X_train, X_val, y_train, y_val = train_test_split(X, y_enc, test_size=0.2, stratify=y_enc, random_state=42)

print("Train size:", len(X_train), "Validation size:", len(X_val))


In [None]:
# Tokenization and sequence padding
from tensorflow.keras.preprocessing.text import Tokenizer
from tensorflow.keras.preprocessing.sequence import pad_sequences

vocab_size = 20000
oov_token = "<OOV>"
tokenizer = Tokenizer(num_words=vocab_size, oov_token=oov_token)
tokenizer.fit_on_texts(X_train)

max_len = 120

X_train_seq = tokenizer.texts_to_sequences(X_train)
X_val_seq = tokenizer.texts_to_sequences(X_val)

X_train_pad = pad_sequences(X_train_seq, maxlen=max_len, padding='post', truncating='post')
X_val_pad = pad_sequences(X_val_seq, maxlen=max_len, padding='post', truncating='post')

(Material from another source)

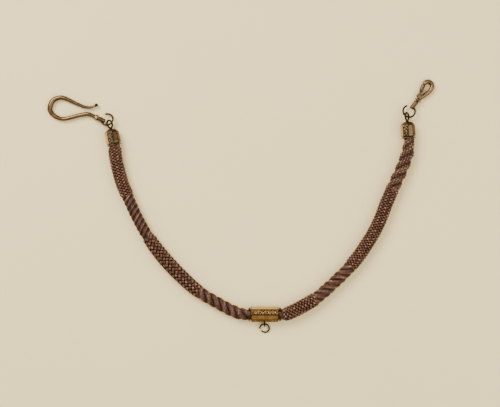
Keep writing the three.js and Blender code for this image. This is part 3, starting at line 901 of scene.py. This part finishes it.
def gate_fitting(swivel):
    """The clip's gate: a hub on the pin, an oval neck and a round arm that reaches the nose."""
    pivot = np.array(GATE_PIVOT)
    reach = np.array(GATE_TIP) - pivot
    length = np.linalg.norm(reach)
    arm = swivel.moved(*pivot).facing((*(reach / length), 0), (0, 0, 1))
    shape = Shape()
    shape.turned(arm, [
        (1.95, 0.05), (1.95, 0.55), (2.1, 0.70), (2.6, 0.90), (3.6, 1.10), (length - 0.25, 1.14),
        (length - 0.05, 1.02), (length, 0.85), (length, 0.05),
    ], 0.50, 32)
    hub = arm.moved(0, 0, -0.4).facing((0, 0, 1), (1, 0, 0))
    shape.turned(hub, [(0, 0.05), (0, 0.95), (0.8, 0.95), (0.8, 0.05)], 0.4, 32)
    neck = Path(arm.moved(0.5).at([(0, 0, 0), (0.7, 0, 0), (1.7, 0, 0)]))
    spine = neck.spine(np.linspace(0, 1.7, 12) * MM)
    shape.sweep(spine, 0.55 * MM, 0.4 * MM, 12, 0.4)
    fitting("clip_gate", shape, DARK_GOLD, "right_gate")


def clip_fittings(swivel):
    refined("clip_body", "right_clip", 0.64, DARK_GOLD)
    gate_fitting(swivel)
    shape = Shape()
    bead = [
        (4.2, 0.95), (4.2, 1.2), (4.35, 1.35), (4.5, 1.4), (4.6, 1.9), (4.7, 2.05), (4.88, 2.05),
        (4.96, 1.85), (5.0, 1.4), (5.0, 0.95), (4.2, 0.95),
    ]
    shape.turned(swivel, bead, 0.80, 44, True)
    fitting("clip_collar", shape, CAP_GOLD, "right_clip_collar")


def floor_and_light():
    n = Nodes("paper")
    mottle = n.noise(9.0, 3.0, n.add("TexCoord").outputs["Object"])
    colour = n.ramp(mottle, [(0.3, (0.96, 0.76, 0.385)), (0.7, (0.98, 0.78, 0.405))])
    paper = n.finish(Base_Color=colour, Roughness=0.95, Specular_IOR_Level=0.1)
    shape = Shape()
    half = 3.0
    corners = [(-half, -half, 0), (half, -half, 0), (half, half, 0), (-half, half, 0)]
    shape.add(np.array(corners), [(0, 1, 2, 3)])
    floor = shape.build("floor", [paper])

    world = bpy.data.worlds.new("studio")
    world.use_nodes = True
    tree = world.node_tree
    sky = tree.nodes.new("ShaderNodeTexGradient")
    turn = tree.nodes.new("ShaderNodeMapping")
    turn.inputs["Rotation"].default_value = (0, math.pi / 2, 0)
    ramp = tree.nodes.new("ShaderNodeValToRGB")
    ramp.color_ramp.elements[0].position = 0.05
    ramp.color_ramp.elements[0].color = (0.16, 0.14, 0.12, 1)
    ramp.color_ramp.elements[1].position = 0.75
    ramp.color_ramp.elements[1].color = (1.0, 0.96, 0.90, 1)
    background = tree.nodes["Background"]
    tree.links.new(tree.nodes.new("ShaderNodeTexCoord").outputs["Generated"], turn.inputs[0])
    tree.links.new(turn.outputs[0], sky.inputs[0])
    tree.links.new(sky.outputs["Fac"], ramp.inputs["Fac"])
    tree.links.new(ramp.outputs["Color"], background.inputs["Color"])
    background.inputs["Strength"].default_value = 1.15
    bpy.context.scene.world = world

    for name, place, size, power in (
        ("key", (-0.45, 0.5, 0.75), 0.5, 11.1),
        ("fill", (0.6, -0.2, 0.8), 0.7, 4.5),
    ):
        data = bpy.data.lights.new(name, "AREA")
        data.size = size
        data.energy = power
        lamp = bpy.data.objects.new(name, data)
        lamp.location = place
        lamp.rotation_euler = (-Vector(place)).to_track_quat("-Z", "Y").to_euler()
        bpy.context.scene.collection.objects.link(lamp)


look_through_camera()
left_braid()
right_braid()
finish_cad_nodes()
centre_fittings()
hook_fittings(end_fittings("left", cap_angle=102, roll=-8, ring_arc=(30, 353), tail=2.1, nose=1.9))
clip_fittings(end_fittings("right", cap_angle=94, roll=6, ring_arc=(37, 355), tail=1.1, nose=3.9))
floor_and_light()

print("Vocabulary size (used):", min(vocab_size, len(tokenizer.word_index)+1))
print("Example sequence length:", len(X_train_seq[0]), "padded shape:", X_train_pad.shape)


In [None]:
# Build Keras model (Embedding + Bidirectional LSTM)
import tensorflow as tf
from tensorflow.keras.models import Sequential
from tensorflow.keras.layers import Embedding, Bidirectional, LSTM, Dense, Dropout

embedding_dim = 100
num_classes = len(class_names)

model = Sequential([
    Embedding(input_dim=vocab_size, output_dim=embedding_dim, input_length=max_len),
    Bidirectional(LSTM(128, return_sequences=False)),
    Dropout(0.4),
    Dense(64, activation='relu'),
    Dropout(0.2),
    Dense(num_classes, activation='softmax')
])

model.compile(loss='sparse_categorical_crossentropy', optimizer='adam', metrics=['accuracy'])
model.summary()


In [None]:
# Train the model
from tensorflow.keras.callbacks import EarlyStopping, ModelCheckpoint

batch_size = 64
epochs = 6

callbacks = [
    EarlyStopping(monitor='val_loss', patience=2, restore_best_weights=True),
    ModelCheckpoint("best_model.h5", save_best_only=True, monitor='val_loss')
]

history = model.fit(
    X_train_pad, y_train,
    validation_data=(X_val_pad, y_val),
    epochs=epochs,
    batch_size=batch_size,
    callbacks=callbacks
)


In [None]:
# Plot training history (accuracy and loss)
import matplotlib.pyplot as plt

# Accuracy
plt.figure()
plt.plot(history.history['accuracy'], label='train_acc')
plt.plot(history.history['val_accuracy'], label='val_acc')
plt.title('Accuracy')
plt.xlabel('Epoch')
plt.ylabel('Accuracy')
plt.legend()
plt.show()

# Loss
plt.figure()
plt.plot(history.history['loss'], label='train_loss')
plt.plot(history.history['val_loss'], label='val_loss')
plt.title('Loss')
plt.xlabel('Epoch')
plt.ylabel('Loss')
plt.legend()
plt.show()


In [None]:
# Evaluate and show classification report
from sklearn.metrics import classification_report, accuracy_score

y_pred_probs = model.predict(X_val_pad)
y_pred = y_pred_probs.argmax(axis=1)

print("Validation Accuracy:", accuracy_score(y_val, y_pred))
print("\nClassification Report:")
print(classification_report(y_val, y_pred, target_names=class_names))


In [None]:
# Save tokenizer and label encoder for later use
import pickle

with open("tokenizer.pkl", "wb") as f:
    pickle.dump(tokenizer, f)

with open("label_encoder.pkl", "wb") as f:
    pickle.dump(label_encoder, f)

print("Saved tokenizer.pkl and label_encoder.pkl")


In [None]:
# Sample prediction function
def predict_text(texts, top_k=1):
    seq = tokenizer.texts_to_sequences(texts)
    pad = pad_sequences(seq, maxlen=max_len, padding='post', truncating='post')
    probs = model.predict(pad)
    preds = probs.argmax(axis=1)
    labels = label_encoder.inverse_transform(preds)
    return list(zip(texts, labels, probs.max(axis=1)))

# Try on a few validation texts
samples = list(X_val[:8])
preds = predict_text(samples)
for txt, lbl, conf in preds:
    print(f"Label: {lbl} (conf={conf:.3f})\nText: {txt[:200]}\n---\n")


1. If you have imbalanced classes, consider class weights or oversampling.
2. Try experimenting with `vocab_size`, `max_len`, `embedding_dim`, and model architecture (CNN, transformers).
3. For better performance, try transfer learning with pretrained embeddings (GloVe) or transformer models (BERT).
4. If GPU is available, increase batch_size and epochs for more stable training.